Nyumbani engaged an uncle to help him look for a house of his specifications. Once a suitable house was secured the Nyumbani community helped him move in and organized a joyful farewell party which all of the children and the staff attended.

The Nyumbani community recognizes the importance of raising the children in an upright manner. They strive to help each child develop into responsible and independent adults. Helen described some of the ways they achieve this.

Children must wash their school uniforms daily and are expected to help out in their cottages. They are given more responsibilities as they become older and help the house moms look after the youngsters. Secondary school children use public transportation to get to and from their boarding schools.

This enables them to be independent so that when they join college they will not have a hard time living in the hostels and interacting with other people in society.

“It is important that the children gain the life-skills they need to live outside Nyumbani. We do not want them to grow up in a cocoon. They are not invalids and we do not want them to grow up feeling different than other children.”

Nyumbani Children’s Home has had some hard times, especially when a child succumbs to HIV related opportunistic diseases. Thankfully this has not occurred in the past three years. This is a hard time for both the staff and the children.

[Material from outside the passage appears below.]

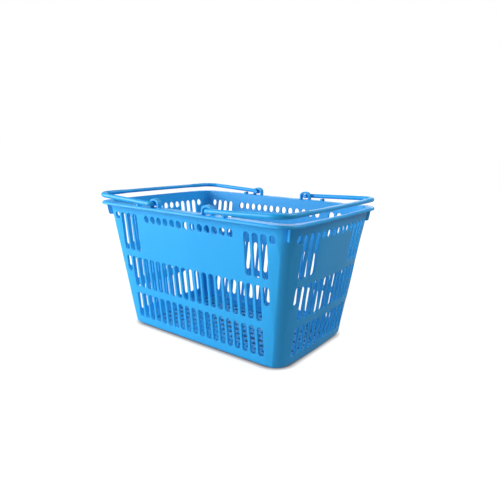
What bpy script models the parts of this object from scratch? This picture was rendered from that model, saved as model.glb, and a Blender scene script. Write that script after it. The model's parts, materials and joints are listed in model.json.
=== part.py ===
"""Shopping basket: a tapered, slotted tray with a flanged rim and two folding handles.

Metres, +Z up. The origin is the centre of the underside and the long side runs along X.
The tray is one moulding. Each handle is one moulding whose two pins turn in arched lugs
on the rim, so that it folds outwards onto the rim or lifts up to meet the other handle.
"""
import math

import bmesh
import bpy
from mathutils import Vector

# Tray wall: outer size at z = 0 in the middle of each side, and its growth per metre of height
BASE_HALF_LENGTH = 0.1834
BASE_HALF_WIDTH = 0.1129
LENGTH_DRAFT = 0.1367
WIDTH_DRAFT = 0.1240
WALL_BOW = 0.48
WALL_CORNER = 0.027
WALL = 0.0038
FLOOR = 0.003
BASE_EDGE_RADIUS = 0.008
FLOOR_EDGE_RADIUS = 0.006
EDGE_ANGLES = (0, 30, 60, 90)

# Rim: a flat flange with a lip turned down along its outer edge
RIM_TOP = 0.246
RIM_HALF_LENGTH = 0.220
RIM_HALF_WIDTH = 0.160
RIM_CORNER = 0.034
RIM_BOW = 0.12
FLANGE = 0.0025
LIP_HEIGHT = 0.005
LIP = 0.0022
RIM_EDGE = 0.001

# Outline resolution, and how quickly the bow of the end walls fades out towards x = 0
CORNER_STEPS = 5
SHORT_SIDE_STEPS = 6
BOW_POWER = 4

# Slots: width and column pitch on the long and the short walls
LONG_WALL_SLOT = 0.0108
SHORT_WALL_SLOT = 0.0113
LONG_WALL_PITCH = 0.016
SHORT_WALL_PITCH = 0.0163
SLOT_SIDES = 8
TOP_LOW, TOP_MID, TOP_HIGH = 0.1552, 0.2136, 0.2271
MIDDLE_LOW, MIDDLE_MID, MIDDLE_HIGH = 0.0821, 0.1119, 0.1436
BOTTOM_LOW, BOTTOM_HIGH = 0.0185, 0.0705
# Each entry: column numbers from the middle outwards, lower end, upper end
LONG_WALL_SLOTS = (
    (range(0, 7), TOP_MID, TOP_HIGH),
    (range(8, 11), TOP_LOW, TOP_HIGH),
    ((11,), TOP_MID, TOP_HIGH),
    (range(0, 10), MIDDLE_LOW, MIDDLE_HIGH),
    ((10,), MIDDLE_MID, MIDDLE_HIGH),
    (range(0, 10), BOTTOM_LOW, BOTTOM_HIGH),
)
SHORT_WALL_SLOTS = (
    (range(0, 4), TOP_MID, TOP_HIGH),
    (range(4, 7), TOP_LOW, TOP_HIGH),
    ((7,), TOP_MID, TOP_HIGH),
    (range(0, 6), MIDDLE_LOW, MIDDLE_HIGH),
    ((6,), MIDDLE_MID, MIDDLE_HIGH),
    (range(0, 6), BOTTOM_LOW, BOTTOM_HIGH),
)
CUTTER_REACH = 0.24

# Floor openings: rows of rectangles on the long walls' column pitch
FLOOR_COLUMNS = 9
FLOOR_HOLE_WIDTH = 0.0105
FLOOR_HOLE_LENGTH = 0.042
FLOOR_ROWS = (-0.072, -0.024, 0.024, 0.072)

# Hinge lugs: arches on the long sides of the rim. A pin turns a little off the middle of its arch
HINGE_X = 0.062
LUG_X = 0.060
PIVOT_Z = RIM_TOP + 0.007
LUG_OUTER_FACE = 0.1548
LUG_THICKNESS = 0.009
# Half width, height above the rim where the curve starts, and rise of the curve above that
LUG_OUTSIDE = (0.0110, 0.0080, 0.0080)
LUG_OPENING = (0.0078, 0.0062, 0.0060)
LUG_STEPS = 10

# Small blocks on the rim that the folded handle arms rest on
REST_X = 0.097
REST_SIZE = (0.005, 0.0095, 0.0038)
REST_OUTER = 0.1595
# How far a fitting's foot is sunk into the rim, so that it joins the tray
ROOT = 0.001

# Stacking fins below the flange at the four corners
FIN_BOTTOM = 0.2195
FIN_REACH = 0.0086
FIN_THICKNESS = 0.0036
FIN_ROOT = 0.0013

# Handles
ROD_RADIUS = 0.0042
ROD_BEVEL_RESOLUTION = 3
ARM_LENGTH = 0.1475
ARM_Y = 0.1593
PIN_END = 0.1440
PIN_BEND = 0.0055
PIN_BEND_STEPS = 4
HANDLE_CORNER = 0.028
HANDLE_CORNER_STEPS = 6
GRIP_BOW = 0.003
GRIP_STEPS = 12
GRIP_WIDEN = 0.26
GRIP_FLATTEN = 0.18
GRIP_HALF = 0.085
GRIP_FADE = 0.025
REST_TILT = math.radians(2.3)

TRAY_BLUE = (0.030, 0.300, 0.780, 1.0)
TRAY_ROUGHNESS = 0.38
HANDLE_BLUE = (0.035, 0.320, 0.800, 1.0)
HANDLE_ROUGHNESS = 0.32


def clear_scene():
    for item in list(bpy.data.objects):
        bpy.data.objects.remove(item, do_unlink=True)


def new_collection(name):
    collection = bpy.data.collections.new(name)
    bpy.context.scene.collection.children.link(collection)
    return collection


def plastic(name, colour, roughness):
    material = bpy.data.materials.new(name)
    material.use_nodes = True
    shader = material.node_tree.nodes["Principled BSDF"]
    shader.inputs["Base Color"].default_value = colour
    shader.inputs["Roughness"].default_value = roughness
    shader.inputs["Metallic"].default_value = 0.0
    return material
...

During such times Helen and other staff members do a lot of counseling and therapy with the children to help them deal with the tragic loss. It also pains Helen to see the children at Nyumbani loose out on opportunities because of their HIV status. For example, one child was forced to give up on their dream of working as a cabin crew member as it would require a yellow fever vaccination. This live vaccine is potentially dangerous to those living with suppressed immune systems.

One project that Helen is particularly passionate about is the reintegration of the children with their surviving relatives. This allows the children to learn about their family roots and is an opportunity to educate their families about the reality of living with HIV. She helps organize visits and encourages the families to host their children over school breaks.

She expresses joy about children who have gone on to study at universities and colleges across Kenya. “we have two pursuing  Bachelors of Science in Information technology at the Jomo Kenyatta University of Agriculture and Technology (JKUAT) and the Kenya College of Accountancy University (KCA) and one studying Law at Catholic University (CUEA)” she says.

“Another one is studying for a Diploma in Tourism at the Nairobi Aviation College and yet another will soon be starting a diploma in Social Work at the Kenya Institute of Social Work and Community Development” she says.

This is all the more remarkable in light of the challenges that Nyumbani has faced in the past. In the 1990s, “many public primary schools would withdraw their admission when they learnt our children were living positively.

The late father D’agostino had to fight through the corridors of justice, to see to it that our children were not denied the right to acquire an education.”

Helen described that when Father D’Agostino died many people feared that Nyumbani would cease to exist. The current Executive director has kept the fire burning in Nyumbani. The other collegues include: Protus Lumiti (Chief Manager), Sister Theresa (Medical Head) and Sister Ann (Diagnostic Laboratory Head).The house moms and uncles along with the rest of the staff are vital in providing a nurturing home for the children.